Comparison to Prior Art

rr/Pernosco/TTD: Instruction-level replay is precise but heavyweight; our approach sacrifices full fidelity for practical, low-overhead, service-level determinism.
ReproZip/Sciunit: Package reproducible experiments; we adopt a similar idea for services via the Replay Manifest.
Chaos/Jepsen: Validate systems under faults; we leverage the same adversarial mind-set to ensure replay fidelity and invariant checks.
Intelligent Test Runners: Datadog, Launchable optimize which tests to run; we synthesize the missing test and place it front-and-center.

A Day in the Life: Incident to PR

10:04: Alert: P95 /invoices errors spike.
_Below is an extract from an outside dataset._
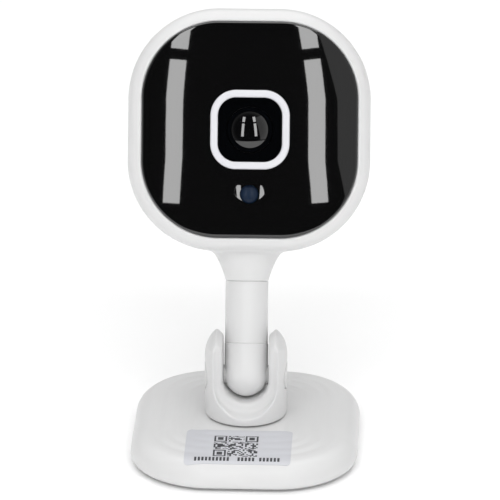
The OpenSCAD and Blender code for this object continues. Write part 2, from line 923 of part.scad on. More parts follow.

The system correlates errors to trace IDs and detects a common stack signature.
10:05: A Replay Manifest is assembled for one representative failing trace.
10:06: Replay reproduces NPE; failing test emitted for Java module invoices-service.
10:07: Minimal patch candidates (null check vs. default discount path) generated; both pass project tests.
10:08: Shadow replay of 250 similar requests shows behavioral parity; invariant checks pass.
10:09: PR opened with failing test, chosen patch, and risk score. On-call reviews and merges after code review.

MTTR is minutes, and the developer experience is transparent: no guesswork, no flotillas of logs to spelunk.

Adoption Strategy

Phase 1: Emit manifests only for high-severity incidents; hand off failing tests to engineers. No auto-patching yet.
Phase 2: Enable patch suggestions for low-risk categories (null checks, timeouts) with strict verification.
Phase 3: Broaden coverage to cross-service workflows; integrate shadow traffic replays.
Phase 4: Continuous improvement via metric-driven capture tuning and template refinement.

Opinionated Takeaways

You don’t need full-system determinism. Most bugs arise at semantic boundaries you can capture cheaply.
Design for replay from day one: inject clocks, RNGs, and clients. This unlocks hermetic tests and safer changes.
AI shines when paired with strong, machine-readable context. The Replay Manifest is your contract.
Minimal patches and strong verification curb false positives; resist overfitting to the single failing trace.
Privacy cannot be bolted on. Build redaction and policy metadata into the manifest and test synthesis.

Appendix: Minimal Replay Hooks Checklist

Time: override time sources; record fixed instant.
Randomness/UUID: seed and record outputs.
HTTP/RPC: capture request/response bodies, status, headers, deadlines.
DB: capture parameterized queries and results; record isolation and ordering.
Cache/FS: capture key/value and file read content hashes.
Concurrency: record lock acquisition events and promise/future completions.
Config/Flags: pin evaluated values; include version hashes.
Errors: capture exception types, messages, stack traces, and error codes.

Closing

Time-travel debugging for production incidents is achievable and worth it. With a carefully designed capture pipeline, a deterministic replay engine, and an AI that synthesizes failing tests and minimal patches, teams can collapse MTTR, improve reliability, and reclaim engineering focus. Balance performance and privacy from the start, verify rigorously, and treat the Replay Manifest as a first-class artifact. The payoff is a faster, safer feedback loop between production reality and developer intent.